The winning proposal was the most expensive of those submitted — $190,000 compared to $128,000 from FireWise Consulting Limited, $121,965 for Federal Engineering and $107,273 for Mission Critical Partners.
“Basically, this was a proposal instead of a bid. We weren’t looking strictly at who had the best price but the best solution,” County Purchasing Director Joe Thomas said during the May 2 bid board meeting. “When these were reviewed, as we mentioned earlier, Federal Engineering and Jensen Hughes both rose to the top of having what we were looking for, which is complete objective analysis in both operations in emergency communications and the fire department.”
Supporting documents don’t show much about what each firm offered to do differently. Jensen Hughes’ submission does list “computational fire modeling” as a possible service that could be provided at an additional cost. Fire modeling is a mathematical approach to mapping the spread of fires within a building from their point of origin.
“We are only proceeding with the primary scope of services for the amount of $190,000 and have not exercised the option to utilize computational fire modeling,” county spokesperson Nicole Gibbs said.
Fire investigators have still not determined how the blaze began at the Central and Rock apartment complex early on Oct. 13.
Costly miscommunication
Bedeski called 911 at 3:58 a.m. In audio of the harrowing call, she can be heard telling the dispatcher her apartment is on fire and repeating her unit number. “Help me, please,” she pleaded before the line went dead.
Wichita firefighters arrived on the scene 14 seconds after Bedeski’s 911 call ended but they didn’t find her for another 20 minutes. Records show the dispatcher did not tell firefighters a woman was trapped inside Apartment 306 over the radio or through the computer-aided dispatch system.
At a news conference in November, Wichita fire union President Ted Bush said firefighters are trained to conduct third-floor search and rescue operations like the one that could have saved Bedeski in two and a half minutes.
County dispatchers also waited more than 17 minutes to sound the second alarm that firefighters requested within seconds of arriving on the scene. That alarm would have brought more crews and supplies to the scene.
“These failures cost Paoly her life,” the Bedeski family said in a statement that pointed to the slow alarm and failure to notify firefighters that Paoly was trapped.
In a separate news conference, Sedgwick County Emergency Communications Director Elora Forshee said the vital information was lost in communication during the brief 911 call.
“Unfortunately, the information about Miss Bedeski calling from Apartment No. 306 was not intelligibly heard or understood on the phone from the dispatcher.
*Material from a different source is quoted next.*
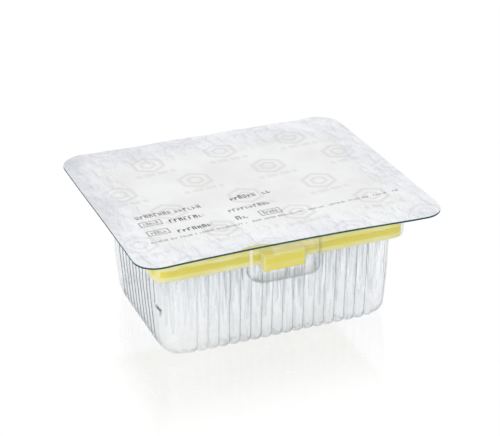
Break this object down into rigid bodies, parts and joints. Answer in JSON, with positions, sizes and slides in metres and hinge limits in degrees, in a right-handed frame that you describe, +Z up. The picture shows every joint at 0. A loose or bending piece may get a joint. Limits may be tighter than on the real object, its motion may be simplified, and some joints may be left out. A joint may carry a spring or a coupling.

There was not any understanding or assumption that she was trapped.”
The dispatcher did not use the playback function on the computer-aided dispatch system or the cell phone GPS coordinates to determine Bedeski’s location as calls from other Brookhollow Apartment residents began to flood 911, Forshee later confirmed.
She said 911 employees were required to review training materials on how to properly issue a second alarm after the Brookhollow tragedy.
The fire union called for Forshee to be relieved of her duties in the aftermath of the fatal incident, as did 15 former 911 employees who published an open letter alleging inadequate training and a toxic work culture under her leadership.
So far, County Commissioners and the county manager have remained publicly supportive of Forshee. Commissioners approving the audit were adamant that the analysis also thoroughly examine city firefighters’ handling of the incident.